Следующий аргумент Декарта очень экзотичный, с таким привкусом схоластики, с которой он борется. Я, кажется, уже в основных чертах излагал этот довод: речь идет о возможности самоподдержания существования человека — мы касались этой темы. Как человек может поддержать себя в следующий момент времени? Вот он существует сейчас и существует через секунду. Почему он существует через секунду? Ведь он может как существовать, так и не существовать. Какая же причина того, что он именно существует в следующую секунду? Эта причина не может находиться в самом человеке, потому что если бы эта причина была в самом человеке, человек оказался бы способным ежесекундно репродуцировать субстанцию. Если бы человек мог репродуцировать субстанцию, то тогда он мог бы тем более (поскольку в субстанции больше реальности, чем в свойствах) создать любые свойства, которые бы захотел.
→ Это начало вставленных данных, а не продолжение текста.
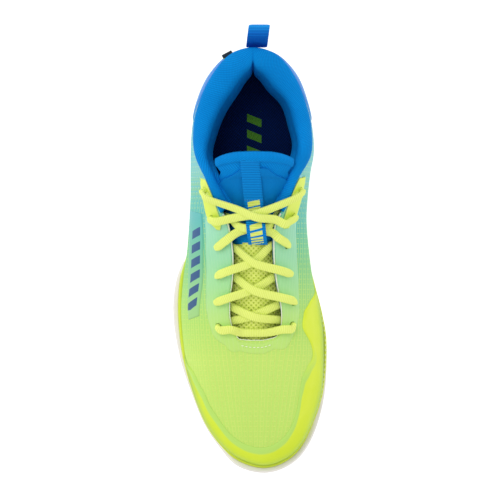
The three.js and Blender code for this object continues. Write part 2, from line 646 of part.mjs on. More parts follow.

И конечно, он сделал бы себя всесовершенным существом. А поскольку человек не всесовершенное существо, то не он сам себя поддерживает (по modus tollens сразу же вытекает). Не он себя поддерживает в существовании, значит, его поддерживает другая внешняя причина. Эта причина, коль скоро она поддерживает субстанцию человеческую, способна к созданию любых качеств, наделению себя любыми свойствами. И естественно, реализует эту способность, а стало быть, является всесовершенной и существует, что и требовалось доказать. Всесовершенная субстанция существует, т. е. Бог существует — такой довод. Понятно, что он опять‑таки зависит от тезиса о причинности, который не доказывается Декартом. Кроме того, здесь архаичный постулат о том, что субстанция более реальна, чем свойства. Потом не совсем понятно: ведь все‑таки субстанцией душа человеческая не является в полном смысле слова. Может, тогда она и поддерживать себя может, коль скоро она не субстанция? Можно пробовать разные пути. Этот аргумент Декарт не популяризировал, в промежуток засовывал его между этими двумя основными.